* Begin INFORMATION SHOWN *

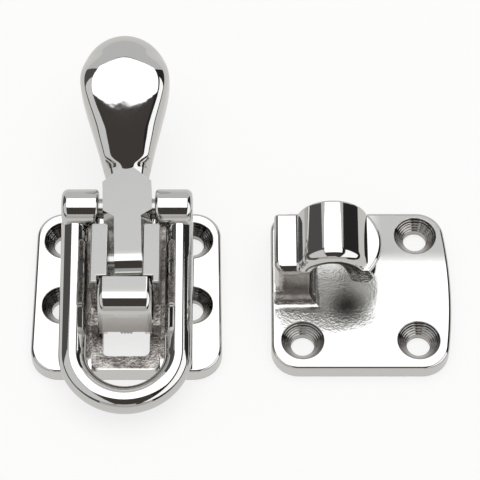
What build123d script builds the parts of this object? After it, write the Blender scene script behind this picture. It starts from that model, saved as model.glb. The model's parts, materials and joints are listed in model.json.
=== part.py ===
"""Over centre toggle latch: base, lever, loop, thumb catch and keeper in cast steel.

The frame is in millimetres. The origin is the centre of the base plate's back face,
+X runs across the latch, +Y runs from the loop to the handle and +Z stands up from the plate.
"""

from build123d import *
from math import atan2, cos, degrees, radians, sin, sqrt
import os

# ---------------------------------------------------------------- driving dimensions

# Base plate
plate_w = 55.5
plate_back_w = 54.0
plate_l = 53.5
plate_t = 5.0
plate_corner_r = 8.0
plate_edge_r = 1.0

# Countersunk screws, the same in base and keeper
screw_r = 3.4
screw_head_r = 6.2
screw_rim_r = 0.4
screw_head_angle = 82.0
screw_spacing_x = 37.4
screw_spacing_y = 22.0
screw_row_from_front = 22.0

# Housing on the base plate
housing_w = 19.9
housing_edge_r = 0.4
rim_h = 6.2
rim_l = 10.8
rim_corner_r = 2.8
ledge_h = 13.0
cheek_from_front = 17.7
cheek_l = 19.5
cheek_corner_r = 1.0
slot_w = 10.0
slot_floor = 5.5
window_w = 13.6
window_front = 4.4
window_corner_r = 1.8

# Lever: hub, tongue and head
lever_pin_r = 3.0
lever_pin_from_front = 28.0
lever_pin_h = 19.5
hub_r = 6.5
tongue_w = 7.8
tongue_t = 9.0
lever_play = 0.75
lever_askew = 1.9
head_w = 14.2
head_front = 11.8
head_corner = 13.8
head_shoulder = 23.4
head_end = 28.2
head_end_w = 4.0
head_edge_r = 0.4
head_ramp_l = 1.2
head_ramp_rise = 0.4

# Handle, a turned teardrop that rises from the head
handle_rise = 17.0
handle_root = 8.0
neck_r = 6.8
neck_back = 2.0
neck_drop = 6.2
knob_r = 13.1
knob_end_l = 14.3
handle_l = 27.3
handle_cone = 13.2

# Loop of round rod with an eye at each end
rod_r = 4.0
loop_pin_r = 3.0
pin_centres = 18.0
eye_r = 5.7
eye_inset = 0.2
eye_w = 10.8
eye_edge_r = 1.0
eye_end_r = 1.9
leg_spacing = 30.4
leg_drop = 1.9
loop_slope = 9.6
leg_l = 44.1
bow_depth = 13.8
bow_shoulder_r = 12.4

# Thumb catch
catch_w = 15.4
catch_face = 9.1
catch_bottom = 12.1
catch_r = 6.4
catch_back = 19.5
catch_wall = 2.3
catch_edge_r = 1.8
catch_pin_r = 2.0
catch_pin_from_front = 14.0
catch_pin_h = 8.6
catch_boss_r = 3.2

# Catch spring
spring_wire_r = 0.4
spring_coil_r = 2.75
spring_pitch = 0.9
spring_turns = 4
spring_leg_up = 10.5
spring_leg_down = 7.4

# Keeper plate
keeper_gap = 14.15
keeper_w = 50.5
keeper_back_w = 49.8
keeper_l = 52.4
keeper_bulge = 2.45
keeper_hook_corner_r = 6.0
keeper_screw_side = 9.1
keeper_screw_front = 9.25
keeper_screw_spacing = 33.6
keeper_screw_back = 35.2

# Keeper hook
hook_from_back = 10.0
hook_l = 19.2
hook_side = 0.9
hook_shoulder_h = 21.0
hook_centre_x = 17.7
hook_shoulder_rise = 2.7
channel_r = 6.3
channel_offset = 0.4
hook_wall = 4.1
lip_t = 6.3
lip_r = 14.2
lip_edge_r = 1.1
lip_root_r = 1.8
hook_corner_r = 1.4
hook_valley_r = 1.2
hook_front_r = 3.3
hook_back_r = 0.8
channel_edge_r = 0.3
hook_foot_r = 3.7

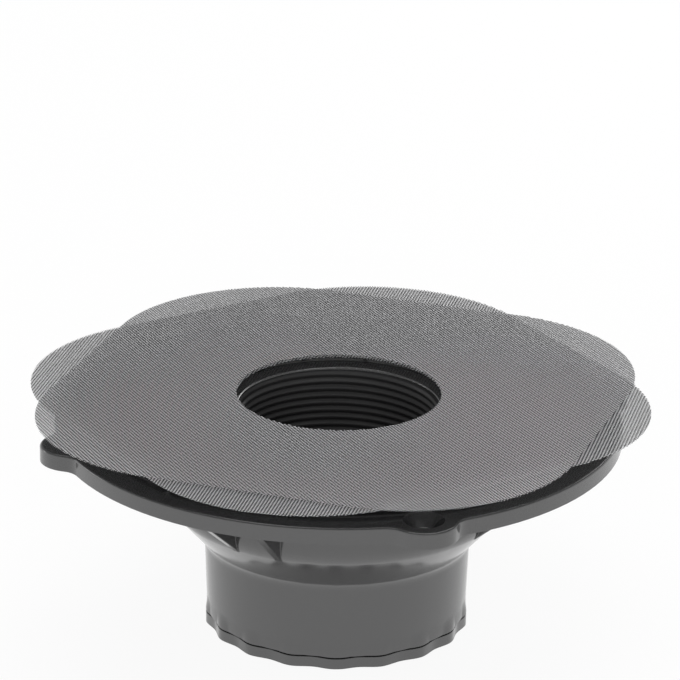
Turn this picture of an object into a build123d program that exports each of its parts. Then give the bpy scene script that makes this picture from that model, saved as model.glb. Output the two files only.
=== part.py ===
from build123d import *
from math import cos, hypot, radians, sin, tan
import os

# Floor drain of the clamping-ring kind for a tiled shower, assembled.
# The body is set in the floor. Its bowl takes the barrel of the clamping ring, four machine
# screws pull the ring down onto the waterproof sheet, and two woven screens lie over the ring
# and keep the bedding out of its weep holes.
# Millimetres, +Z up. The origin is the middle of the flange's top face.

os.makedirs("parts", exist_ok=True)

# Screws and their places: one angle places all that lines up with the screws
screw_count = 4
screw_angle = -117.5
screw_circle_radius = 41.06
screw_radius = 3.175
screw_length = 25.4
screw_tip_chamfer = 0.6
head_radius = 6.15
head_height = 2.4
head_rim_height = 0.3
recess_length = 6.4
recess_width = 1.5
recess_depth = 1.9
recess_taper = 12.0
screw_hole_clearance = 0.225
thread_clearance = 0.06

# Brass inserts
insert_radius = 3.85
insert_length = 12.7
insert_groove_depth = 0.35
insert_groove_width = 1.6

# Flange of the body
flange_radius = 80.8
flange_thickness = 4.7
flange_edge_round = 0.7
groove_radius = 63.5
groove_half_width = 3.3
groove_depth = 2.2

# Fixing ears of the flange
ear_count = 4
ear_offset_angle = 45.0
ear_circle_radius = 77.61
ear_end_radius = 9.5
ear_root_fillet = 6.0
ear_hole_radius = 2.75
ear_sink_radius = 5.65

# Bowl of the body
bowl_mouth_radius = 46.3
bowl_wall = 3.7
bowl_depth = 23.07
bowl_shoulder_round = 8.0
cone_angle = 42.0

# Hub, with the pipe's socket inside
hub_top_radius = 38.1
hub_bottom_radius = 37.4
hub_length = 21.9
hub_root_fillet = 5.0
hub_band_height = 2.1
hub_band_step = 0.2
throat_radius = 27.2
throat_length = 0.85
pipe_radius = 30.16
pipe_clearance = 0.1

# Lobed collar under the hub
lobe_count = 18
lobe_middle_angle = -90.0
lobe_peak_radius = 38.0
lobe_cusp_radius = 36.9
collar_height = 3.5
collar_neck_radius = 35.9
collar_neck_height = 0.4

# Bosses that hold the inserts, and the gussets beside them
boss_radius = 6.6
boss_drop = 1.07
boss_floor_room = 2.7
gusset_spread_angle = 8.0
gusset_thickness = 2.0
gusset_reach = 22.0
gusset_height = 20.6
gusset_toe = 0.8
gusset_tip_inset = 1.8
gusset_root_depth = 2.5
build_overlap = 1.0

# Clamping ring
ring_radius = 70.0
ring_thickness = 4.1
bore_radius = 28.65
bore_mouth_round = 0.6
barrel_radius = 32.15
barrel_length = 35.28
annulus_radius = 34.7
annulus_drop = 0.55
channel_radius = 63.9
channel_half_width = 1.6
channel_depth = 0.8
ridge_depth = 1.6
lip_crown_radius = 2.6

# Weep grooves and notches of the ring
weep_count = 12
weep_offset_angle = 15.0
weep_groove_width = 1.2
weep_groove_depth = 0.8
weep_hole_radius = 1.4
weep_hole_circle_radius = 41.5
notch_width = 3.5
notch_floor_drop = 1.7
notch_end_round = 1.25
notch_root_radius = 68.0

# Screens
screen_side = 155.0
screen_corner_radius = 49.25
screen_hole_radius = 29.08
screen_wall = 0.3
screen_ridge_height = 0.1
screen_angles = {"screen_lower": 32.05, "screen_upper": 70.95}
gaps_across = 12
gap_pitch = 12.4
gap_side = 8.0
gap_edge_room = 1.5
ridges_per_bar = 2
ridge_pitch = 2.4
ridge_width = 0.8

# Places that follow from the sizes above
cone_slope = tan(radians(cone_angle))
bowl_outer_radius = bowl_mouth_radius + bowl_wall
cone_wall_inset = bowl_wall / cos(radians(cone_angle))
hub_top_z = -bowl_depth - (bowl_outer_radius - hub_top_radius) / cone_slope
hub_bottom_z = hub_top_z - hub_length
foot_z = hub_bottom_z - collar_height
inner_corner_z = -bowl_depth + (cone_wall_inset - bowl_wall) / cone_slope
throat_top_z = -bowl_depth + (throat_radius - bowl_outer_radius + cone_wall_inset) / cone_slope
socket_top_z = throat_top_z - throat_length
socket_radius = pipe_radius + pipe_clearance
lobe_spacing = 360 / lobe_count
band_top_z = hub_bottom_z + hub_band_height
band_core_radius = lobe_cusp_radius - build_overlap
boss_top_z = -boss_drop
screw_tip_z = ring_thickness - screw_length
screw_hole_radius = screw_radius + screw_hole_clearance
boss_hole_depth = boss_top_z - screw_tip_z + boss_floor_room
head_top_z = ring_thickness + head_height
annulus_z = ring_thickness - annulus_drop
barrel_bottom_z = annulus_z - barrel_length
channel_inner_radius = channel_radius - channel_half_width
channel_outer_radius = channel_radius + channel_half_width
lip_heel_radius = ring_thickness - lip_crown_radius
notch_half_width = notch_width / 2
notch_floor_z = ring_thickness - notch_floor_drop
notch_round_z = ring_thickness - notch_end_round
notch_top_half_width = notch_half_width + notch_end_round
screen_thickness = screen_wall + 2 * screen_ridge_height
ear_angle = screw_angle + ear_offset_angle
weep_angle = screw_angle + weep_offset_angle


def plan_point(radius: float, angle: float) -> tuple[float, float]:
    """The plan position at a radius and an angle in degrees."""
    return (radius * cos(radians(angle)), radius * sin(radians(angle)))


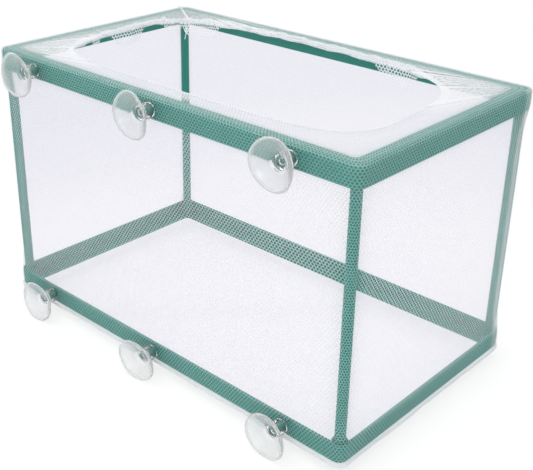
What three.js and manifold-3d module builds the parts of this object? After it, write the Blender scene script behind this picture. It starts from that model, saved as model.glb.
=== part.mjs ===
// Breeding box for a fish tank: two moulded L-section rings on four corner posts, a bag of
// fine net pulled over them, and six suction cups pushed onto pegs that stand out of the rings.
// Millimetres, +Z up. The long side with the suction cups is the front and faces -Y.
// The origin is the middle of the underside of the net floor.

import * as THREE from "three";
import { mergeVertices } from "three/addons/utils/BufferGeometryUtils.js";
import Module from "manifold-3d";

const wasm = await Module();
wasm.setup();

// Outside of the box, over the net
const boxLength = 260;
const boxDepth = 150;
const boxHeight = 155;
const boxCornerRadius = 6;

// Net bag
const netThickness = 0.5;
const netFit = 0.3;
const collarEndWidth = 21;
const collarSideWidth = 18.5;
const hemRoundnessShare = 4.5;
const elasticRadius = 0.6;
const panelOverrun = 4;

// Rings, one moulding used twice
const wallHeight = 10.8;
const wallThickness = 1.6;
const wallDraft = 0.25;
const flangeWidth = 7.7;
const flangeThickness = 1.6;
const flangeCornerRadius = 3;
const outerEdgeRadius = 0.9;
const innerEdgeRadius = 0.4;
const innerFilletRadius = 1.2;

// Corner posts and the sockets that take them
const postRadius = 2.75;
const postChamfer = 0.5;
const postFit = 0.25;
const socketWall = 1.1;
const socketLeadIn = 0.5;
const socketSetback = 0.4;
const seatGap = 0.3;

// Pegs, and the places of the suction cups along the front
const pegRadius = 1.7;
const pegBeadRadius = 2;
const pegBeadLength = 1.8;
const pegRoot = 1;
const sidePegInset = 37;
const middlePegShift = 2;

// Suction cups, measured outwards from the face of the net
const cupRadius = 12.5;
const cupReach = 13.3;
const cupDomeHeight = 4.9;
const cupHollowHeight = 3.9;
const lipThickness = 0.6;
const lipWidth = 1.2;
const headRadius = 4.2;
const headLength = 3.6;
const headEdge = 0.7;
const headGap = 0.3;
const boreReach = 5;
const neckRadius = 3.1;
const neckLength = 1.4;
const neckBlend = 0.8;
const hubRadius = 4.3;
const pegFit = 0.3;

// Counts and angles
const cornerSteps = 6;
const hemSteps = 64;
const elasticSides = 6;
const postSides = 24;
const pegSides = 16;
const cupSides = 24;
const domeSteps = 4;
const quarter = Math.PI / 2;

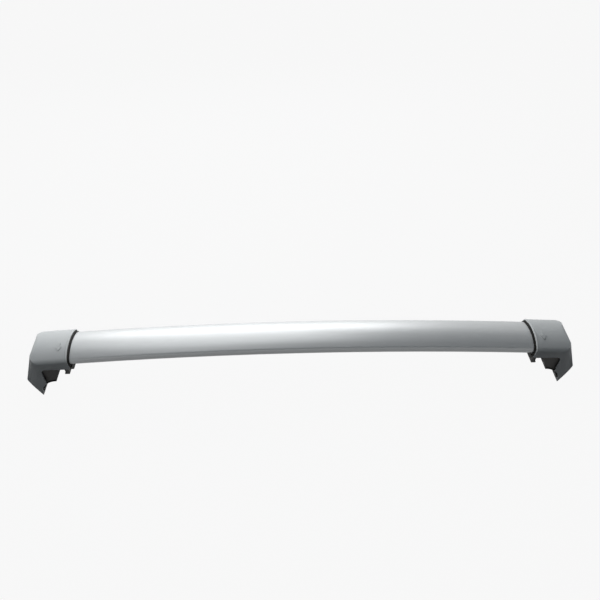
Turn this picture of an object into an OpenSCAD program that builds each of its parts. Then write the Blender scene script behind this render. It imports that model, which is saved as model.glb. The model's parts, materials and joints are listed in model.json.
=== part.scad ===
// Roof rack crossbar: a bowed hollow bar with a clamp foot at each end.
// All lengths in millimetres, all angles in degrees.
// X runs along the bar, the front edge faces -Y, Z is up from the leg tips.
// Each foot has a shell cover over a moulded base that holds the bar's end.
// Each foot is drawn for the +X end and mirrored for the other.

/* [Bar] */
// Distance from the middle of the bar to the cover's rim
rim_x = 450; // [420:5:520]
// Bar section from front edge to rear edge
bar_w = 74; // [72:0.5:74]
// Bar section from top to bottom
bar_t = 30; // [28:0.5:30]
// Radius of the bar's front and rear edges
nose_r = 9; // [8:0.5:10]
// Height of the edges below the middle of the section
nose_drop = 1; // [0:0.5:2]
// Rise of the bar's middle above its height at the rims
bar_bow = 17; // [10:1:20]
// Wall of the extrusion
bar_wall = 2.2; // [1.6:0.1:3]
// Thickness of the two upright webs in the extrusion
web_t = 2; // [1.5:0.1:3]
// Distance of each web from the middle of the section
web_y = 13; // [8:1:18]
// Length of bar inside each foot, from the rim
bar_insert = 32; // [24:1:32]
// Height of the bar's centre line at mid length
axis_h = 104; // [103:0.5:106]

/* [Foot cover] */
// Wall of the cover
cover_wall = 2; // [1.6:0.1:2]
// Distance of the crown outside the bar's surface
crown_g = 5.4; // [5.2:0.1:6]
// Half width of the cover at its crease
crease_half_w = 41; // [41:0.1:42]
// Height of the crease above the bar's centre line at the rim
crease_up = 5.3; // [4.5:0.1:6]
// Lean of the front and rear walls
wall_lean = 4.5; // [4:0.1:5]
// Distance from the rim to the end face at crease height
end_reach = 71; // [70:0.5:74]
// Lean of the end face, measured from the bar's square
end_lean = 21.4; // [20:0.1:22]
// Radius between the crown and the end face
shoulder_r = 13; // [8:1:18]
// Radius of the upright corners at the end face
corner_r = 20; // [14:1:24]
// Depth of the lower edge below the bar's mid length axis
skirt_drop = 30.6; // [30:0.1:34]
// Radius where the lower edge meets the leg
skirt_r = 10; // [6:0.5:11]
// Distance from the rim to the inner edge of the leg
leg_inner = 51; // [50.5:0.5:52.5]

/* [Leg and rail notch] */
// Distance from the rim to the heel of the leg
heel_reach = 84.5; // [84:0.5:86]
// Height of the heel above the leg tips
heel_h = 43; // [41:0.5:45]
// Distance from the rim to the leg tip
tip_reach = 67; // [66.5:0.5:68]
// Width of the flat at the leg tip
tip_flat = 1.2; // [0.8:0.1:2]
// Distance from the rim to the centre of the rail notch
notch_reach = 33; // [32:0.5:33.5]
// Height of the notch centre above the leg tips
notch_h = 5.5; // [5:0.5:6.5]
// Radius of the rail pad's face
rail_r = 29; // [28.5:0.5:29.5]
// Thickness of the rubber rail pad
pad_t = 2.5; // [2:0.25:3]
// Angle at which the pad ends on the leg, from level
pad_start = 14; // [12:1:20]
// Angle at which the pad ends on the base, from level
pad_end = 91; // [88:1:92]
// Lean of the base's inner face
inner_lean = 27.5; // [26:0.5:29]

/* [Base] */
// Wall of the sleeve round the bar
sleeve_t = 2; // [1.6:0.1:2]
// Clearance round the bar in the sleeve
sleeve_gap = 0.25; // [0.15:0.05:0.3]
// Length of sleeve that shows beyond the cover's rim
sleeve_show = 6; // [5:0.5:10]
// Further length of the lip under the bar
lip_show = 2; // [1:0.5:4]
// Depth of the sleeve's flat underside below the bar's centre line
lip_drop = 20.5; // [19.5:0.1:21]
// Half width of the base block
base_half_w = 40; // [39:0.1:40]
// Gap between the cover and the base
cover_gap = 0.25; // [0.2:0.05:0.4]
// Wall round the hollows in the base
core_wall = 3; // [2.5:0.1:3.5]

/* [Clamp jaw] */
// Height of the clamp bolt above the leg tips
bolt_h = 51; // [50:0.5:51]
// Half width of the jaw
jaw_half_w = 11; // [10:0.5:11]
// Distance from the rim to the jaw's inner face
jaw_x = 15; // [14.5:0.1:15.5]
// Thickness of the jaw's head
jaw_t = 12; // [11.5:0.1:12]
// Thickness of the jaw's finger
finger_t = 6; // [5:0.25:6.5]
// Thickness of the jaw's rubber pad
jaw_pad_t = 2; // [1.5:0.25:2.5]
// Height of the finger's lower end above the leg tips
finger_h = 12; // [12:0.5:14]
// Length of the guide tongue beyond the jaw's head
tongue_l = 20; // [16:0.5:21]
// Thickness of the guide tongue
tongue_t = 4; // [3:0.25:4]
// Clearance round the sliding tongue
slide_gap = 0.3; // [0.25:0.05:0.4]

/* [Fixings] */
// Nominal diameter of the clamp bolt
bolt_d = 8; // [8]
// Clearance on the radius where the bolt passes through a hole
bolt_gap = 0.35; // [0.3:0.05:0.5]
// Length of the clamp bolt under its head
bolt_l = 36; // [34:0.5:38]
// Diameter of the bolt's head
head_d = 13; // [13]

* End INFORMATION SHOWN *

■ WRITTEN REQUEST: Return the opening line of the data and every line after it through the line containing "window_corner_r = 1.8", please, exactly as written and with nothing added.

■ RESPONSE FOR THIS EXERCISE:
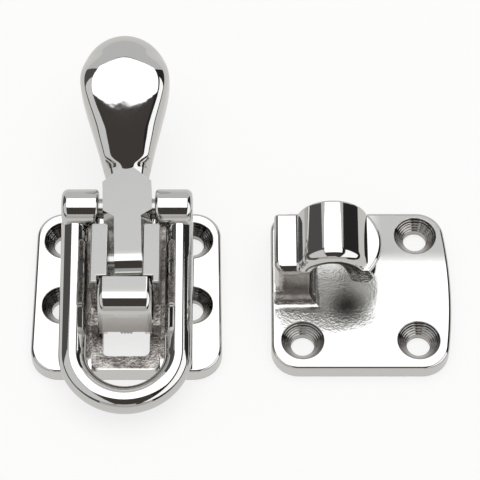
What build123d script builds the parts of this object? After it, write the Blender scene script behind this picture. It starts from that model, saved as model.glb. The model's parts, materials and joints are listed in model.json.
=== part.py ===
"""Over centre toggle latch: base, lever, loop, thumb catch and keeper in cast steel.

The frame is in millimetres. The origin is the centre of the base plate's back face,
+X runs across the latch, +Y runs from the loop to the handle and +Z stands up from the plate.
"""

from build123d import *
from math import atan2, cos, degrees, radians, sin, sqrt
import os

# ---------------------------------------------------------------- driving dimensions

# Base plate
plate_w = 55.5
plate_back_w = 54.0
plate_l = 53.5
plate_t = 5.0
plate_corner_r = 8.0
plate_edge_r = 1.0

# Countersunk screws, the same in base and keeper
screw_r = 3.4
screw_head_r = 6.2
screw_rim_r = 0.4
screw_head_angle = 82.0
screw_spacing_x = 37.4
screw_spacing_y = 22.0
screw_row_from_front = 22.0

# Housing on the base plate
housing_w = 19.9
housing_edge_r = 0.4
rim_h = 6.2
rim_l = 10.8
rim_corner_r = 2.8
ledge_h = 13.0
cheek_from_front = 17.7
cheek_l = 19.5
cheek_corner_r = 1.0
slot_w = 10.0
slot_floor = 5.5
window_w = 13.6
window_front = 4.4
window_corner_r = 1.8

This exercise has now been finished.